Critique of rigorism or asceticism.

The other false idea, of rigoristic or ascetic Ethic, which makes war upon pleasure as such, derives from the plan of coordination, through the already mentioned casuistic of the conflict between the coordinated terms. Indeed, if it be legitimate to combat this or that pleasure, which enters into a contest with the moral act, it is not possible to abolish the category of pleasure, for the reason already given, that in this way the category itself of morality, which has its reality and concreteness in pleasure (in economicity), would be abolished: the concrete and real moral act is also pleasurable. The attempt to abolish pleasure is as insane as would be the wish to speak without words or any other form of expression, preserving thought pure of such sensual contacts, that is to say, producing an inexpressed and inexpressible thought. This last attempt has been made by mysticism, which either does not give thoughts at all, or, contradicting itself, gives them expressed and logical, like those of all other doctrines. Asceticism provides a complete counterpart to this in the practical field, for it might be called mysticism of the practical in the same way as the name of asceticism of the theoretical would not be unsuitable to mysticism.

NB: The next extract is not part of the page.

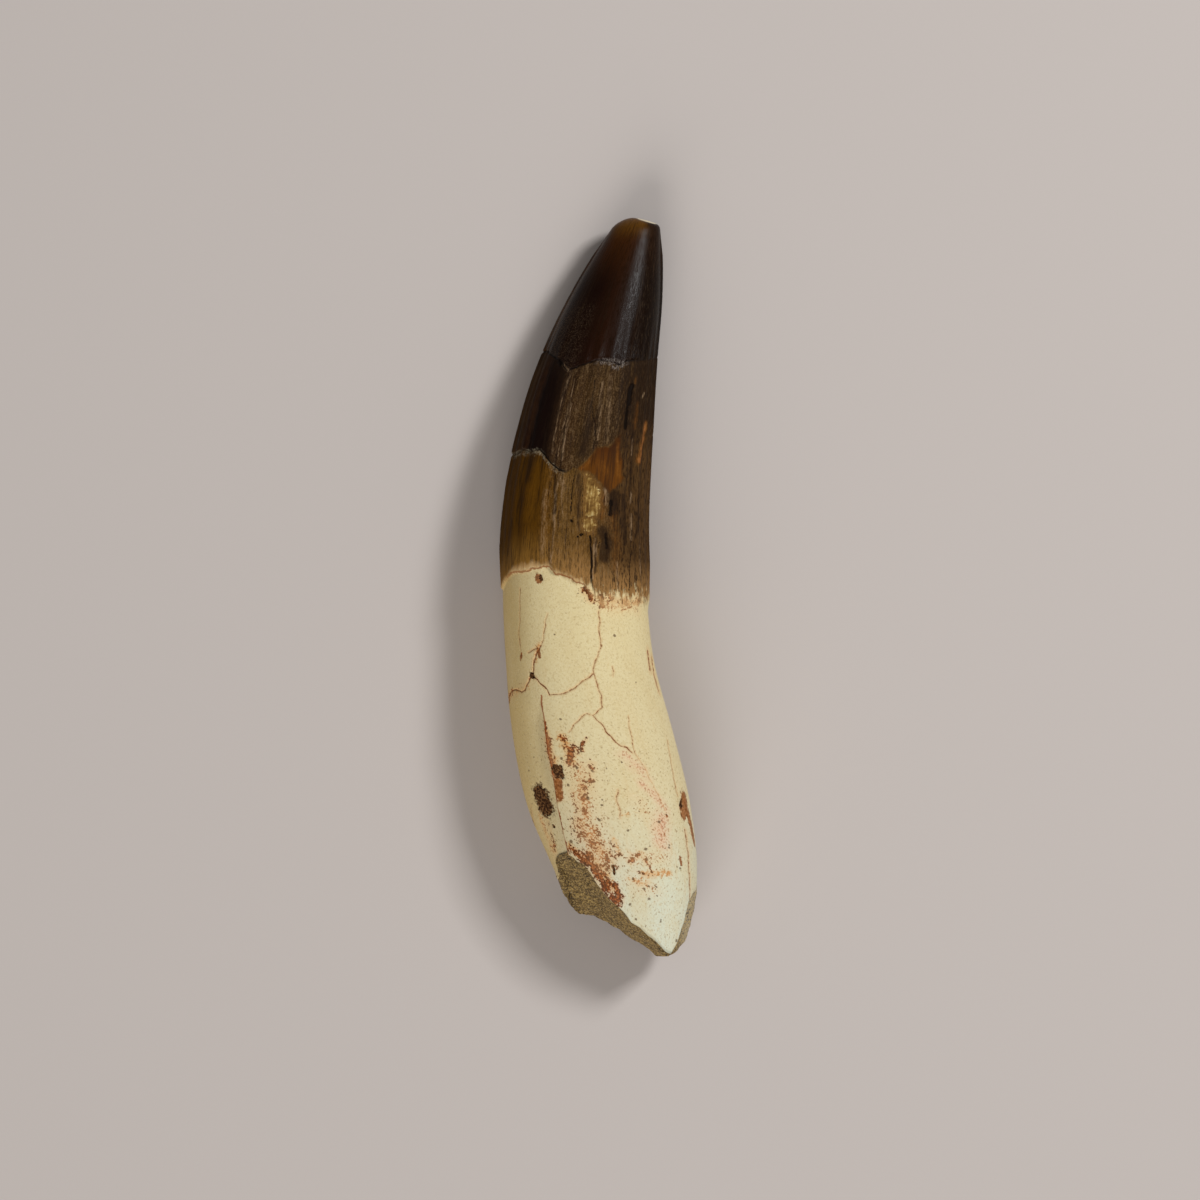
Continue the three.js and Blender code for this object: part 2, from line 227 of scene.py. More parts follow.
AMBER = {
    1: [
        (0.42, 1.9, (6.45, 21.9), (6.15, 20), (5.8, 18.6), (5.55, 17)), (0.7, 0.9, (0.7, 12.6), (0.6, 9.4)),
        (1.5, 0.65, (2, 9.4), (2.5, 6.4), (2.4, 2.8)), (0.5, 0.9, (2.6, 19.9), (2.7, 17.5), (2.9, 15)),
        (0.5, 0.8, (-2.4, 15.9), (-1.2, 16.7), (-0.4, 18.4)), (1.4, 0.5, (0.4, 16.6), (1.8, 15)),
        (0.6, 0.5, (5.2, 28.4), (5, 27.6)), (0.8, 0.8, (5.3, 24.8), (5.1, 22.8), (5, 21.6)),
    ],
    -1: [
        (0.7, 0.9, (-1.4, 17), (-1.8, 11)), (0.4, 0.8, (4, 10), (3.6, 4)),
    ],
}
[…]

Relation of happiness and virtue.

What has been said of the relation between pleasure and morality, is to be repeated of the other between happiness and virtue, a relation that is identical with the preceding, from which it diners only because expressed by means of empirical concepts of class. Happiness is not virtue, as pleasure is not morality, because there exist the pleasure of the innocent or of the mentally deficient, and the happiness of the child or the brute, who are without moral conscience. But virtue is always happiness, as morality is always pleasure. It will be said that a virtuous man may be unhappy, because he suffers atrocious physical pain or is in financial difficulties, and, therefore, that virtue and happiness do not coincide. But this is a vulgar sophism, because the virtuous man, who should be also happy, must be truly and altogether virtuous; that is to say, he must cure and conquer the ills of the body and of fortune with his energy, if he can, or, if it be impossible to conquer them, he must resign himself and take them into account and develop his own activity within the limits that they lay down. Every individual, not only the unfortunate individual of the example, has his limits; and everyone can transform his limits into pains by being dissatisfied with them, just as every one can, with resignation, transform his pains into limits and conditions of activity. It will be said that sometimes the evils that assail the virtuous man are not only incurable, but so intolerable as to render all resignation impossible. But he who does not effectively and absolutely resign himself, that is, does not accommodate himself to life, dies; and the occurrence of the death of the individual is neither happiness nor unhappiness: it is a fact or event.

Critique of the subordination of pleasure to morality.

Finally, the theory that subordinates pleasure or happiness, utility or economy, to duty, to virtue, to moral activity, is to be rejected. The subordination of the one term to the other is not possible on this side of morality, because only one of the two terms is present; and in like manner it is impossible in the moral circle, because, though the terms are certainly two, they are two in one, not one above and the other below; that is to say, they are distinct terms that become unified. Morality has complete empire over life, and there is not an act of life, be it as small as you will, that morality does not or ought not to regulate. But morality has no absolute empire over the forms or categories of the spirit, and as it cannot destroy or modify itself, so it cannot destroy or modify the other spiritual forms, which are its necessary support and presupposition.